Average annual profit/average investment x 100
How is average annual profit calculated?
Total profit/number of years
How is average investment calculated?
(Initial investment/residual value)/2
What is the decision rule for ARR?
- Accept project if ARR is equal to or greater than company’s target ARR
- Accept the profit with the highest ARR
What is the payback period?
- Cash flow based method
- The length of time it will take for cash inflows to cover initial investment
How is payback period calculated?
By working out the cumulative net cash flows for each project. The method can be modified to accept discounted cash flows to give the discounted payback period.
What is the decision for for PBP?
- Accept project if the PBP is within the company’s target PBP
- Choose project with the shortest PBP
What is the time value of money?
The idea that £1 today will grow to be worth more than £1 in the future.
What is the formula for the time value of money?
FV = PV x (1+r)^n
FV = future value PV = present value r = interest rate per period n = number of goods
What is the formula for discounting?
PV = FV x 1/(1+r)^n
Why do future cash flows need to be discounted?
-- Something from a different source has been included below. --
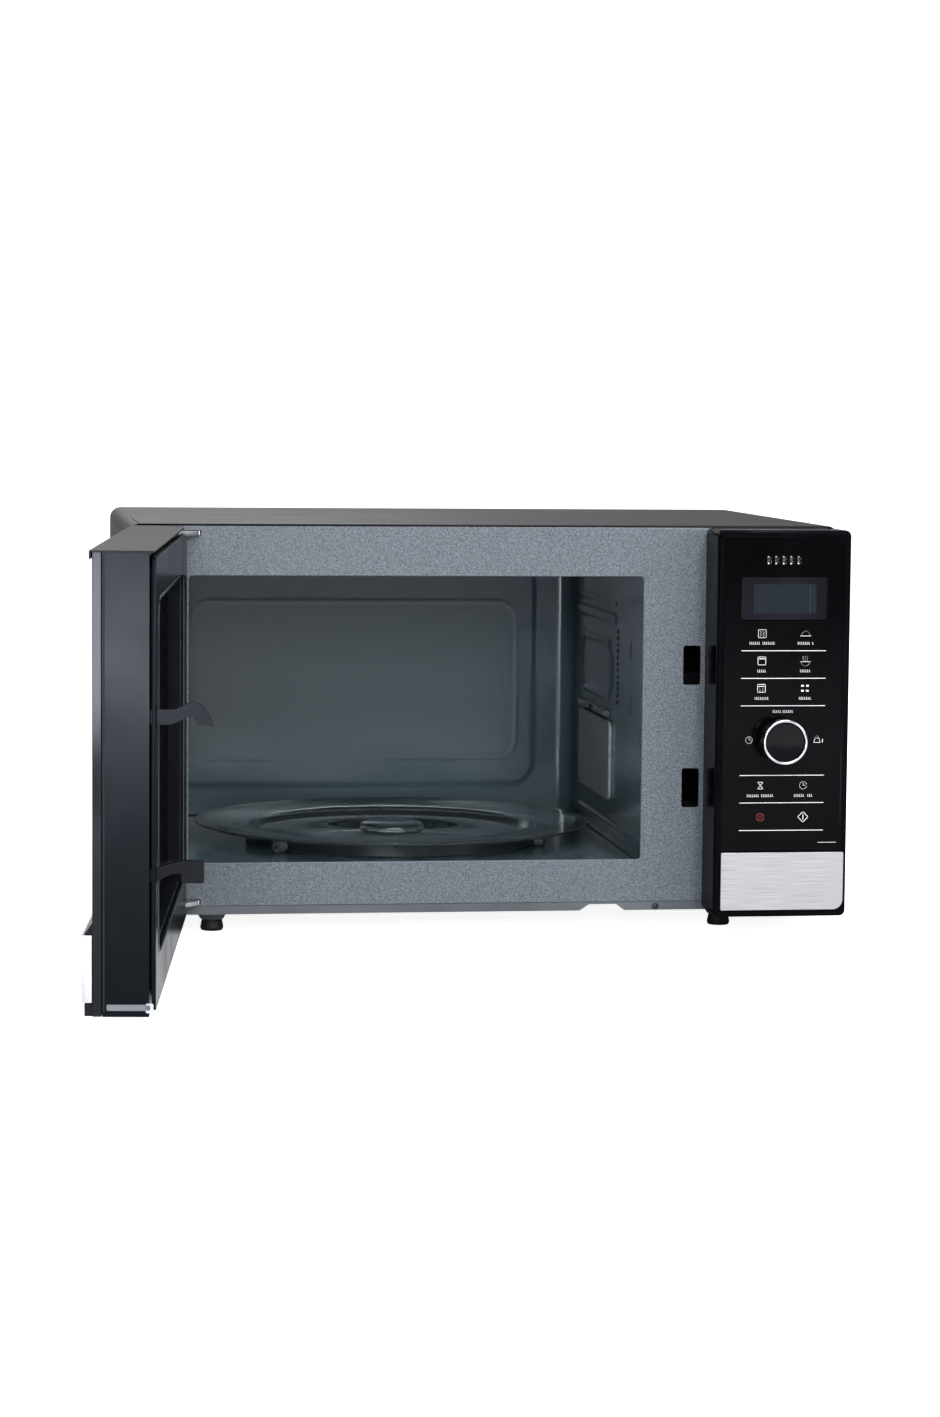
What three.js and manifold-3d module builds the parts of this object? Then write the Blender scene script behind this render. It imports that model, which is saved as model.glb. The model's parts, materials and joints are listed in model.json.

In order to take into account the opportunity cost of investment (OCI). Funds tied up in investment projects could have been used elsewhere to earn a profit. Funds tied up in investment are costly.
When should firms invest in capital projects?
Only if they yield a return in excess of the OCI. The OCI is also known as the ‘minimum required rate of return’ or ‘project cost of capital’ or ‘discount rate’
What is the net present value?
- Discounted cash flow method of investment appraisal
- It involves discounting all relevant cash flows to their present value
- The sum of all present values less the initial costs gives the NPV
What is the formula for NPV?
ΣCFi/(1+R)I - investment costs
What is the decision rule?
- Accept project if NPV is greater than 0
- Accept project with the highest NPV
How can NPV be used when dealing with capital rationing?
Capital rationing is limitations on funding that prevent all positive NPV projects, NPV can be used to calculate profitability index - NPV per £ of initial capital outlay
How is NPV used to calculate profitability index?
PI = NPV/Initial Investment
How should a value maximising company choose its projects?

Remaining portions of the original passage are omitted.